▶ _Directive_
Your task is to copy a single run of lines that starts at the line with "at floor level." and stops at the line with "bpy.context.scene.collection.objects.link(empty)", keeping both ends. Copy nothing else.

▶ _Data block_
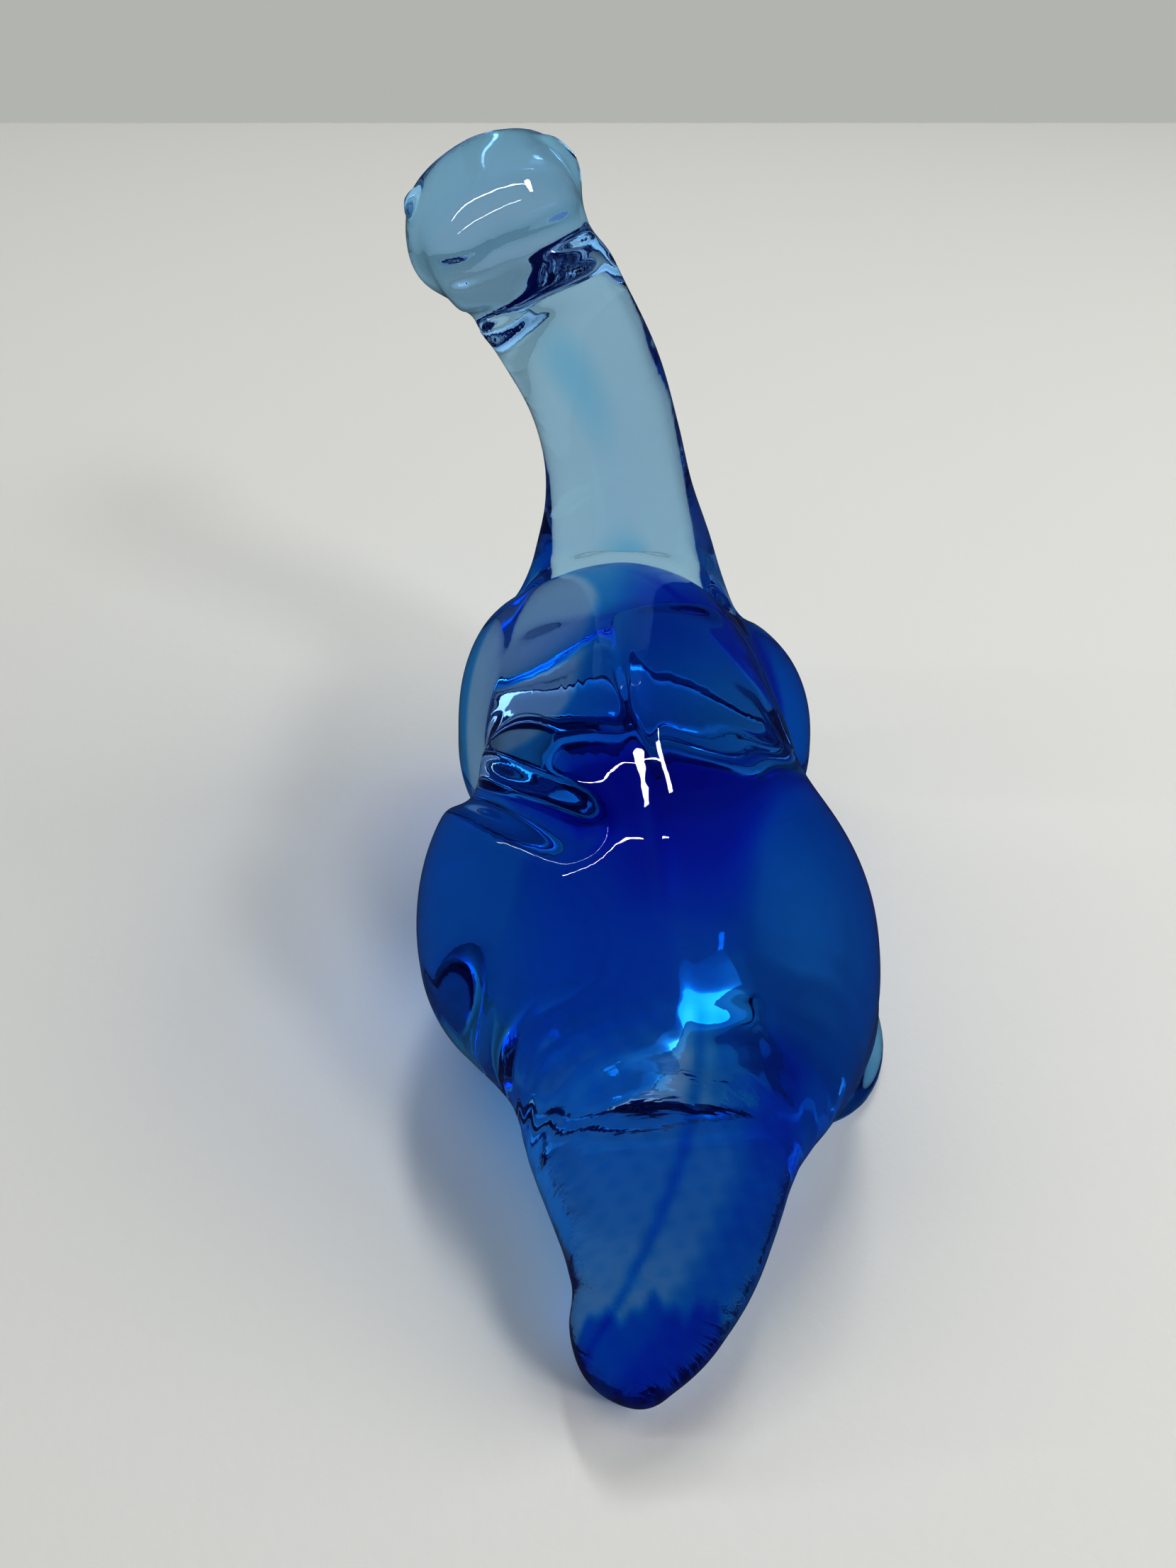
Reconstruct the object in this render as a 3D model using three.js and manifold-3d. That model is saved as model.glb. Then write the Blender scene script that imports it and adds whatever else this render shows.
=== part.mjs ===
// A solid glass long-necked dinosaur that stands on four feet, in millimetres, +Z up.
// It looks along -Y, its own left side is +X, and the soles stand on z = 0.
// The real animal is one piece of hot-worked glass. Each node here is one of the masses that it is
// worked from: torso, neck, head, tail, four legs and two eyes.
import * as THREE from 'three';
import { mergeVertices } from 'three/addons/utils/BufferGeometryUtils.js';
import Module from 'manifold-3d';

const wasm = await Module();
wasm.setup();

// Driving dimensions.
const GAP = 0.3;              // clearance between neighbouring masses
const LEG_SPREAD = 18;        // each leg's middle, out from the spine
const BACK_Z = 42;            // the barrel's middle, from back to belly
const NECK_RADIUS = 10.6;     // the neck where it is thinnest
const HEAD_RADIUS = 12.4;     // the skull's half width
const HEAD_ROLL = -20;        // the head's tilt to its left, in degrees
const EYE_RADIUS = 2.3;       // an eye bead
const EYE_LENGTH = 2.9;       // the same bead's half length, from front to back
const UPPER_MARK = 1.9;       // the tool that presses the upper mark across the nape
const LOWER_MARK = 1.2;       // and the lower mark
const FLOOR_BLOCK = 400;      // the block that cuts the soles flat
const SLIVER = 0.02;          // corners of a cut mesh that are closer than this are one

// Roundness of the swept masses and of the eggs.
const SWEEP_SIDES = 28;
const SWEEP_RINGS = 24;
const LEG_SIDES = 18;
const LEG_RINGS = 12;
const EGG_SIDES = 20;
const EGG_RINGS = 12;
const EYE_SIDES = 12;
const EYE_RINGS = 8;
const HEAD_RINGS = 18;
const MARK_SIDES = 8;
const MARK_RINGS = 16;
const END_CROWDING = 0.6;     // how much closer the rings of a sweep lie at its ends
const POLE = 1e-4;            // a ring this near an end of a sweep is the end point

const glass = (name, colour, roughness = 0.05) =>
  new THREE.MeshStandardMaterial({ name, color: colour, roughness, metalness: 0 });
const deepGlass = glass('deep_blue_glass', 0x0b3fa8);
const paleGlass = glass('pale_blue_glass', 0x7fa3c8);

// --- solids -----------------------------------------------------------------------------------

function solidOf(geometry) {
  const bare = new THREE.BufferGeometry();
  bare.setAttribute('position', geometry.getAttribute('position'));
  bare.setIndex(geometry.getIndex());
  const merged = mergeVertices(bare, 1e-4);
  return new wasm.Manifold(new wasm.Mesh({
    numProp: 3,
    vertProperties: new Float32Array(merged.getAttribute('position').array),
    triVerts: new Uint32Array(merged.getIndex().array),
  }));
}

// A mesh of a solid, without the slivers that a cut can leave: corners closer than SLIVER join.
function geometryOf(solid) {
  const { vertProperties, triVerts } = solid.getMesh();
  const geometry = new THREE.BufferGeometry();
  geometry.setAttribute('position', new THREE.BufferAttribute(new Float32Array(vertProperties), 3));
  geometry.setIndex(new THREE.BufferAttribute(new Uint32Array(triVerts), 1));
  const merged = mergeVertices(geometry, SLIVER);
  const corners = merged.getIndex().array;
  const kept = [];
  for (let i = 0; i < corners.length; i += 3) {
    const [a, b, c] = corners.slice(i, i + 3);
    if (a !== b && b !== c && c !== a) kept.push(a, b, c);
  }
  merged.setIndex(kept);
  merged.computeVertexNormals();
  return merged;
}

const joined = (solids) => solids.reduce((all, one) => all.add(one));
const cutBy = (solid, cutters) => cutters.reduce((left, cutter) => left.subtract(cutter), solid);

// How full a section is at place t (0 to 1) of a sweep that has a round cap at each end.
function fullness(t, startCap, endCap) {
  if (t < startCap) return Math.sqrt(Math.max(0, 1 - ((startCap - t) / startCap) ** 2));
  if (t > 1 - endCap) return Math.sqrt(Math.max(0, 1 - ((t - 1 + endCap) / endCap) ** 2));
  return 1;
}

// An oval section swept along a smooth line. A station is [x, y, z, half width, half height].
// roll turns the section about the line, in degrees, and grow makes it larger all over, for the
// clearance that it leaves in a neighbour.
function sweep(
  stations, { caps = [0.12, 0.12], sides = SWEEP_SIDES, rings = SWEEP_RINGS, roll = 0, grow = 0 } = {},
) {
  const line = new THREE.CatmullRomCurve3(
    stations.map(([x, y, z]) => new THREE.Vector3(x, y, z)), false, 'catmullrom', 0.5);
  const sizes = new THREE.CatmullRomCurve3(
    stations.map(([, , , a, b]) => new THREE.Vector3(a, b, 0)), false, 'catmullrom', 0.5);
  const geometry = new THREE.SphereGeometry(1, sides, rings);
  const place = geometry.getAttribute('position');
  const point = new THREE.Vector3();
  for (let i = 0; i < place.count; i += 1) {
    point.fromBufferAttribute(place, i);
    const ring = Math.acos(THREE.MathUtils.clamp(point.y, -1, 1)) / Math.PI;
    const crowded = ring - END_CROWDING * Math.sin(2 * Math.PI * ring) / (2 * Math.PI);
    const t = THREE.MathUtils.clamp(crowded, 0, 1);
    const around = Math.atan2(point.z, point.x);
    const isStart = ring < POLE;
    const isEnd = ring > 1 - POLE;
    const full = isStart || isEnd ? 0 : fullness(t, ...caps);
    const along = line.getTangent(t);
    const middle = line.getPoint(t);
    const size = sizes.getPoint(t);
    const wide = new THREE.Vector3(1, 0, 0).addScaledVector(along, -along.x).normalize();
    const high = along.clone().cross(wide);
    wide.applyAxisAngle(along, THREE.MathUtils.degToRad(roll));
    high.applyAxisAngle(along, THREE.MathUtils.degToRad(roll));
    middle.addScaledVector(wide, Math.cos(around) * (size.x + grow) * full);
    middle.addScaledVector(high, -Math.sin(around) * (size.y + grow) * full);
    if (isStart) middle.addScaledVector(along, -grow);
    if (isEnd) middle.addScaledVector(along, grow);
    place.setXYZ(i, middle.x, middle.y, middle.z);
  }
  return outward(solidOf(geometry), geometry);
}

// The same solid with its faces pointing out.
function outward(solid, geometry) {
  if (solid.volume() > 0) return solid;
  const index = geometry.getIndex();
  for (let i = 0; i < index.count; i += 3) {
    const second = index.getX(i + 1);
    index.setX(i + 1, index.getX(i + 2));
    index.setX(i + 2, second);
  }
  return solidOf(geometry);
}

// An egg-shaped mass: its centre and its three half sizes.
function egg(centre, radii, { sides = EGG_SIDES, rings = EGG_RINGS, grow = 0 } = {}) {
  const geometry = new THREE.SphereGeometry(1, sides, rings);
  geometry.rotateX(Math.PI / 2);
  geometry.scale(...radii.map((radius) => radius + grow));
  geometry.translate(...centre);
  return solidOf(geometry);
}

// --- the masses -------------------------------------------------------------------------------

// The barrel of the body, which falls away steeply in front of the shoulders.
const torso = (grow = 0) => sweep([
  [0, 48, 28, 12, 12],
  [0, 40, 33, 18, 18],
  [0, 24, BACK_Z - 4, 23, 23],
  [0, 4, BACK_Z - 0.5, 22.5, 22.5],
  [2, -14, BACK_Z, 22, 20.5],
  [4, -26, BACK_Z - 0.5, 20.5, 19],
  [5, -33, BACK_Z - 1.5, 18.5, 15.5],
  [5, -39, BACK_Z - 3, 15, 11],
], { caps: [0.1, 0.15], grow });

// The tail lies on the ground, and its tip curls to the left.
const tail = (grow = 0) => sweep([
  [0, 34, 22, 19, 26],
  [-1.5, 48, 17.5, 17.8, 21.5],
  [-1.2, 59, 12.5, 13.7, 16.3],
  [0.8, 66.5, 9, 10.1, 12.8],
  [4.2, 72, 7, 7.2, 10.3],
  [7.2, 75.5, 6, 5.2, 8.5],
], { caps: [0.05, 0.16], grow });

// The chest and the neck, which rises from it and leans to the left.
const neck = (grow = 0) => sweep([
  [1, -38, 26, 16, 12],
  [2, -42, 41, 18.5, 12.5],
  [2.5, -45, 53, 15.5, 11],
  [3.5, -46, 64, 12.3, 11],
  [5, -46, 74, NECK_RADIUS + 0.4, NECK_RADIUS + 0.2],
  [8, -45, 85, NECK_RADIUS, NECK_RADIUS],
  [13, -45, 95, NECK_RADIUS, NECK_RADIUS],
  [17.5, -47.5, 102, NECK_RADIUS + 0.4, NECK_RADIUS],
], { caps: [0.15, 0.1], grow });

// The skull, and the jaw under it.
const head = (grow = 0) => joined([
  sweep([
    [16.8, -40, 101, 8, 8],
    [20, -47, 104, HEAD_RADIUS - 1.4, 9.3],
    [22.6, -57, 105.3, HEAD_RADIUS, 9.7],
    [24, -65, 104.5, HEAD_RADIUS - 0.8, 9],
    [25, -71, 103.5, 9.5, 7.5],
  ], { caps: [0.2, 0.2], rings: HEAD_RINGS, roll: HEAD_ROLL, grow }),
  egg([22.5, -60, 97.5], [9, 10, 8.5], { grow }),
]);

const eye = (centre) => (grow = 0) => egg(
  centre, [EYE_RADIUS, EYE_LENGTH, EYE_RADIUS], { sides: EYE_SIDES, rings: EYE_RINGS, grow });
const leftEye = eye([33.3, -53.5, 107.6]);
const rightEye = eye([14.6, -58, 113.3]);

// A leg is a broad muscle on the flank, and a short shank down to a paw that the floor cuts flat.
const leg = (muscle, shank, paw) => (grow = 0) => joined([
  egg(...muscle, { grow }),
  sweep(shank, { caps: [0.05, 0.05], sides: LEG_SIDES, rings: LEG_RINGS, grow }),
  egg(...paw, { grow }),
]);

const leftHindLeg = leg(
  [[LEG_SPREAD + 1, 17, 27], [14.5, 20, 25.5]],
  [[19.5, 17, 22, 11, 12], [21, 14, 12, 10, 10.5], [21.5, 12, 2, 9.5, 9.5], [21.5, 12, -6, 9.5, 9.5]],
  [[22, 6, 1], [9, 12, 6.5]]);
const rightHindLeg = leg(
  [[-LEG_SPREAD, 25, 27], [14, 22.5, 25.5]],
  [[-20, 27, 22, 11, 13], [-23, 26, 12, 10, 11], [-25, 24, 2, 9.5, 11], [-25, 24, -6, 9.5, 11]],
  [[-29.5, 18.5, 1], [9.5, 14, 6.5]]);
const leftForeleg = leg(
  [[LEG_SPREAD - 1, -29, 26], [12.7, 18.5, 21]],
  [[18, -28, 22, 9, 12], [19, -30, 12, 8, 10], [19, -31, 2, 8, 10], [19, -31, -6, 8, 10]],
  [[20, -37, 1], [8.5, 10, 6]]);
const rightForeleg = leg(
  [[3 - LEG_SPREAD, -29, 24], [14.5, 17, 21]],
  [[-17, -28, 22, 9, 12], [-18, -30, 12, 8, 10], [-18, -32, 2, 8, 10], [-18, -32, -6, 8, 10]],
  [[-18.5, -37, 1], [8.5, 10, 6]]);

// A mark that a round tool of the given radius presses along a line.
const toolMark = (points, radius) => sweep(
  points.map((point) => [...point, radius, radius]), { sides: MARK_SIDES, rings: MARK_RINGS });

// The two marks across the nape, where the head was bent over.
const napeMarks = () => [
  toolMark([
    [31.5, -43, 101], [29.5, -41, 102.2], [24.7, -37.7, 104.6], [20.2, -37.4, 107.3],
    [17, -37.9, 107.9], [13, -40.4, 108.6], [9, -46, 108.4], [8, -52, 107.5],
  ], UPPER_MARK),
  toolMark([
    [28, -48, 93], [26, -43.6, 94.8], [20.4, -36, 99.6], [14.6, -35.2, 102.6], [9, -37.2, 103.8],
    [4.5, -42, 104.2],
  ], LOWER_MARK),
];

// The floor that the soles are ground flat on.
function floorBlock() {
  const block = new THREE.BoxGeometry(FLOOR_BLOCK, FLOOR_BLOCK, FLOOR_BLOCK);
  block.translate(0, 0, -FLOOR_BLOCK / 2);
  return solidOf(block);
}

// --- the figure -------------------------------------------------------------------------------

const figure = new THREE.Group();

function addPart(name, solid, material) {
  const mesh = new THREE.Mesh(geometryOf(solid), material);
  mesh.name = name;
  figure.add(mesh);
}

const floor = floorBlock();
const forelegs = [leftForeleg(GAP), rightForeleg(GAP)];
const hindLegs = [leftHindLeg(GAP), rightHindLeg(GAP)];
const legCutters = [torso(GAP), floor];

addPart('torso', torso(), deepGlass);
addPart('left_hind_leg', cutBy(leftHindLeg(), legCutters), deepGlass);
addPart('right_hind_leg', cutBy(rightHindLeg(), legCutters), deepGlass);
addPart('left_foreleg', cutBy(leftForeleg(), legCutters), deepGlass);
addPart('right_foreleg', cutBy(rightForeleg(), legCutters), deepGlass);
addPart('tail', cutBy(tail(), [torso(GAP), ...hindLegs, floor]), deepGlass);
addPart('neck', cutBy(neck(), [torso(GAP), ...forelegs, head(GAP), ...napeMarks()]), paleGlass);
addPart('head', cutBy(head(), [leftEye(GAP), rightEye(GAP), ...napeMarks()]), paleGlass);
addPart('left_eye', leftEye(), paleGlass);
addPart('right_eye', rightEye(), paleGlass);

// The origin is the middle of the figure's box, at floor level.
const middle = new THREE.Box3().setFromObject(figure).getCenter(new THREE.Vector3());
figure.position.set(-middle.x, -middle.y, 0);

export default figure;
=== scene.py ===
# A solid blue glass long-necked dinosaur that stands on a sheet of white paper, seen from behind.
# The figure is worked from one piece of hot glass, so it is one closed mesh here: its masses are
# melted together as distance fields. Figure lengths are in millimetres until a mesh is made.
import bpy
import math
import numpy as np
import openvdb
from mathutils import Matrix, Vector


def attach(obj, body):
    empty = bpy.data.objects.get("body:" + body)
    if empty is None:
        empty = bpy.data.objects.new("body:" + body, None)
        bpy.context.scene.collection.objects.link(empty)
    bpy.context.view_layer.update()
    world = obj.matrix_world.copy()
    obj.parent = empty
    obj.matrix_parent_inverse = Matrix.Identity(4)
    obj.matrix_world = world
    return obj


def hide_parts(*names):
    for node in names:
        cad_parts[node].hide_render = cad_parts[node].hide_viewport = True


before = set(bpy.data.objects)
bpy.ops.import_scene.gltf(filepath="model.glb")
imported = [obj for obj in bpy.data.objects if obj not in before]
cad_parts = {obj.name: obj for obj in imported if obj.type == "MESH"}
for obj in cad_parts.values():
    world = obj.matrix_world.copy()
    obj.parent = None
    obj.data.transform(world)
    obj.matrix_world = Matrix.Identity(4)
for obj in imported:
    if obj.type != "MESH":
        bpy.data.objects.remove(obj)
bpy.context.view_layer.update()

MM = 0.001

# The grid that the distance fields are held on.
VOXEL = 0.6
GRID_LOW = np.array([-46.0, -86.0, -6.0])
GRID_HIGH = np.array([46.0, 88.0, 124.0])
GRID_SHAPE = np.ceil((GRID_HIGH - GRID_LOW) / VOXEL).astype(int)
FIELD_REACH = 10.0  # how far from its surface a field is measured, in millimetres

# The rings of a sweep crowd towards its ends, where it rounds off. A cap stops just short of a point.
END_CROWDING = 0.6
CAP_LIMIT = 0.9998
LEVEL_AXIS = np.array([1.0, 0, 0])

# The glass: its index, and the pale tint that deepens with every metre of it that light crosses.
GLASS_IOR = 1.47
GLASS_DENSITY = 18.0
GLASS_COLOUR = (0.0, 0.2, 0.57, 1)
# What light keeps of red, green and blue as it goes in and out through a full depth of tint and painted
# shade.
TINT_AND_SHADE_FILTER = np.array([0.0015, 0.23, 0.86])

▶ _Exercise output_
// The origin is the middle of the figure's box, at floor level.
const middle = new THREE.Box3().setFromObject(figure).getCenter(new THREE.Vector3());
figure.position.set(-middle.x, -middle.y, 0);

export default figure;
=== scene.py ===
# A solid blue glass long-necked dinosaur that stands on a sheet of white paper, seen from behind.
# The figure is worked from one piece of hot glass, so it is one closed mesh here: its masses are
# melted together as distance fields. Figure lengths are in millimetres until a mesh is made.
import bpy
import math
import numpy as np
import openvdb
from mathutils import Matrix, Vector


def attach(obj, body):
    empty = bpy.data.objects.get("body:" + body)
    if empty is None:
        empty = bpy.data.objects.new("body:" + body, None)
        bpy.context.scene.collection.objects.link(empty)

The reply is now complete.